How would you solve for a function when given only the relationships between its transformations?

Question

By that I mean, if you're given $f(x+3)=2f(x)$ is true for all x, is there some way to find out f(x), and if so, how would one go about doing that?

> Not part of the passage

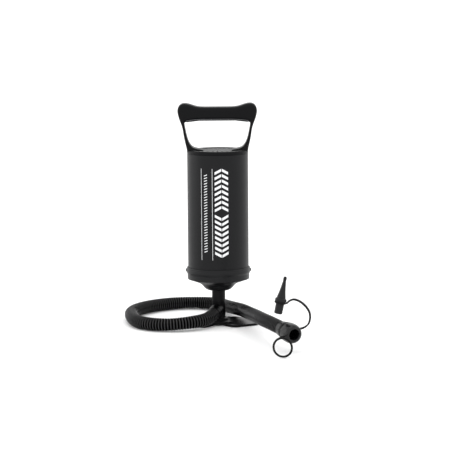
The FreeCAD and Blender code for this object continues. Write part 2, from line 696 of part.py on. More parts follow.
# Tether: collar round the cuff, strap, ring round the adapter and a spare ring, one rubber moulding.
SIDE = V(0, 0, 1).cross(AHEAD).normalize()
RISE = AHEAD.cross(SIDE).normalize()
COLLAR_MID = END + AHEAD * 7.0
collar_ring = lathe_on([
    (cuff_groove + 0.05, 5.0), (11.3, 5.0), (11.3, 9.0), (cuff_groove + 0.05, 9.0),
], END, AHEAD)
ADAPTER_FOOT = V(73.8, -206, 48.6)
ADAPTER_TIP = V(83.0, -206, 94.6)
LEAN = (ADAPTER_TIP - ADAPTER_FOOT).normalize()
NECK = ADAPTER_FOOT + LEAN * 14.3
strap_route = [
    NECK + V(7.3, 0, -1.9),
    V(88.6, -206, 66.0),
    V(97.0, -208, 66.4),
    V(107.6, -210, 59.2),
    V(114.4, -211, 47.5),
    V(110.0, -210, 30.5),
    COLLAR_MID + SIDE * 10.6 + RISE * 1.2,
]
strap_path, strap_radii = rounded_path(strap_route)
print("strap length %.1f radii %s" % (strap_path.Length, " ".join("%.0f" % r for r in strap_radii)))
ahead = (strap_route[1] - strap_route[0]).normalize()
flat = V(0, 1, 0)
up = ahead.cross(flat).normalize()
flat = up.cross(ahead).normalize()
wide = g["strap_wide"] / 2
thick = g["strap_thick"] / 2
corners = [strap_route[0] + flat * (a * wide) + up * (b * thick) for a, b in ((1, 1), (-1, 1), (-1, -1), (1, -1))]
section = Part.makePolygon(corners + corners[:1])
strap = strap_path.makePipeShell([section], True, True)
neck = g["adapter_neck"]
neck_ring = lathe_on([(neck + 0.06, -1.4), (7.2, -1.4), (7.2, 1.4), (neck + 0.06, 1.4)], NECK, LEAN)
SPARE_AXIS = V(0.22, -0.92, 0.38).normalize()
SPARE_MID = V(78.3, -241.0, 12.9)
spare = Part.makeTorus(g["spare_rad"], g["ring_tube"], SPARE_MID, SPARE_AXIS)
spare_side = V(0, 0, 1).cross(SPARE_AXIS).normalize()
spare_up = SPARE_AXIS.cross(spare_side).normalize()
tab_from = SPARE_MID + spare_side * (-0.5 * g["spare_rad"]) + spare_up * (0.866 * g["spare_rad"])
tab_to = COLLAR_MID - SIDE * 7.8 - RISE * 6.8
tab = Part.makeCylinder(1.2, (tab_to - tab_from).Length, tab_from, tab_to - tab_from)
tether = collar_ring.fuse([strap, neck_ring, spare, tab])
cuff_space = lathe_on([
    (0, -12), (sleeve + 0.4, -12), (sleeve + 0.4, 2), (11.4, 2.4), (11.4, 4.9), (cuff_groove + 0.05, 4.9),
    (cuff_groove + 0.05, 9.1), (cuff_rad + 0.35, 9.1), (cuff_rad + 0.35, 28), (0, 28),
], END, AHEAD)
tether = tether.cut(cuff_space)
shaped("adapter_tether", tether)

adapter = lathe_on([
    (1.0, 0), (4.8, 0), (5.2, 0.6), (5.2, 12.2), (neck, 12.8), (neck, 15.8), (6.9, 15.8), (7.1, 16.2), (7.1, 18.6),
    (6.6, 19.2), (5.5, 19.6), (5.3, 21.5), (4.0, 27.6), (3.0, 33.8), (1.95, 41.3), (2.15, 43.2), (2.1, 45.3),
    (1.6, 46.6), (1.0, 46.9),
], ADAPTER_FOOT, LEAN)
shaped("valve_adapter", adapter)

# ---------------------------------------------------------------- check and write
doc.recompute()
os.makedirs("parts", exist_ok=True)
PARTS = [
    item for item in doc.Objects
    if item.TypeId in ("PartDesign::Body", "Part::Feature") and item.getParentGeoFeatureGroup() is None
]
for item in doc.Objects:
    if "Invalid" in item.State or "Error" in item.State:
        raise RuntimeError("bad object " + item.Name)
for item in PARTS:
    shape = item.Shape
    if shape.isNull() or not shape.isValid() or len(shape.Solids) != 1:
        raise RuntimeError("bad shape %s solids %d" % (item.Label, len(shape.Solids)))
for item in PARTS:
    item.Shape.exportStep("parts/%s.step" % item.Label)
    box = item.Shape.BoundBox
    print("%-22s %8.1f mm3  z %.1f..%.1f" % (item.Label, item.Shape.Volume, box.ZMin, box.ZMax))
print(len(PARTS), "parts")
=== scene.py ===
import json
import math

import bmesh
import bpy
from mathutils import Matrix, Vector


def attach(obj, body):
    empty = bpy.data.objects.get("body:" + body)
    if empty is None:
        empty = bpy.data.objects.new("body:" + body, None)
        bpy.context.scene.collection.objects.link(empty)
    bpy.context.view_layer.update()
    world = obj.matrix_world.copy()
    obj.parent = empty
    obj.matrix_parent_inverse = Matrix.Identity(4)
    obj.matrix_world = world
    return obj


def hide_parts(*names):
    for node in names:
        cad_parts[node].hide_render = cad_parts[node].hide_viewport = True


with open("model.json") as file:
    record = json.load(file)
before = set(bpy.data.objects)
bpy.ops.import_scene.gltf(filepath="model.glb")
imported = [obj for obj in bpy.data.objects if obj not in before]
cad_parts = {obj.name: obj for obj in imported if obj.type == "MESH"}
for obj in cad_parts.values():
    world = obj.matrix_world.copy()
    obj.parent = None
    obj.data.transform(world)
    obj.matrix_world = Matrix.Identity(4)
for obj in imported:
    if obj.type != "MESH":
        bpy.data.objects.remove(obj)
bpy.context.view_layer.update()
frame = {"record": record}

MM = 0.001


def mm(*values):
    return Vector([v * MM for v in values])


# ---------------------------------------------------------------- camera
camera_data = bpy.data.cameras.new("view")
camera = bpy.data.objects.new("view", camera_data)
bpy.context.scene.collection.objects.link(camera)
bpy.context.scene.camera = camera
camera_data.sensor_width = 36.0
camera_data.lens = 151.1
camera_data.clip_start = 0.1
camera_data.clip_end = 50.0
camera.location = mm(9.2, -2500, 450)
look = Matrix.Rotation(math.radians(90 - 7.23), 4, "X") @ Matrix.Rotation(math.radians(-0.42), 4, "Z")
camera.rotation_euler = look.to_euler()

# ---------------------------------------------------------------- measures, mm
HOSE_RAD = 8.75
SPIGOT = Vector((-0.30, -0.93, -0.22)).normalized()
SPIGOT_ROOT = Vector((0, 0, 21.0))
ROUTE = [
    SPIGOT_ROOT + SPIGOT * 17.0,
    SPIGOT_ROOT + SPIGOT * 40.0,
    Vector((-35.4, -57.6, 11.4)),
    Vector((-72.1, -61.9, 8.9)),
    Vector((-105, -42.5, 8.9)),
    Vector((-117, -1, 8.9)),
    Vector((-120.4, 46, 8.9)),
    Vector((-96, 91.5, 8.9)),
    Vector((-47.5, 120.5, 8.9)),
    Vector((-2, 107.5, 8.9)),
    Vector((16.7, 56.2, 12.0)),
    Vector((32.4, 6.8, 16.6)),
    Vector((40.2, -43.8, 21.1)),
    Vector((48.9, -91, 25.3)),
    Vector((56.4, -133.1, 28.3)),
    Vector((67.8, -168.1, 29.1)),
    Vector((82, -196.5, 26.3)),
]
END = ROUTE[-1]
AHEAD = (ROUTE[-1] - ROUTE[-2]).normalized()
SIDE = Vector((0, 0, 1)).cross(AHEAD).normalized()
RISE = AHEAD.cross(SIDE).normalized()
ADAPTER_FOOT = Vector((73.8, -206, 48.6))
ADAPTER_TIP = Vector((83.0, -206, 94.6))
LEAN = (ADAPTER_TIP - ADAPTER_FOOT).normalized()
BARREL_RAD = 40.5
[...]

And if it's not possible, why?

Answer 1

Even if you require continuity you can get an infinite number of solutions.

For each real number $c$,

$$ {f(x)=c(\sqrt[3]{2})^x} $$

is a solution since

\begin{eqnarray} {f(x+3)}&=&{c(\sqrt[3]{2})^{x+3}}\\ &=&{c(\sqrt[3]{2})^x(\sqrt[3]{2})^3}\\ &=&{2c(\sqrt[3]{2})^x}\\ &=&{2f(x)} \end{eqnarray}

Answer 2

$f(x)=0$ satisfies your definition.

So does the function $$f(x) = \begin{cases} 1, & 0\le x<3 \\ 2, & 3\le x<6 \\ 4, & 6\le x<9 \\ 8, & 9\le x<12 \\ 16, & 12\le x<15 \\ ... \end{cases}$$

In fact, you can see how defining $f(x)$ to be whatever you want on the interval $[0,3)$ leads to a unique $f$ that satisfies $\forall x\in\mathbb{R}:f(x+3)=2f(x)$. But your equation does not uniquely define a function. In general, recursive definitions require some initial conditions for uniqueness.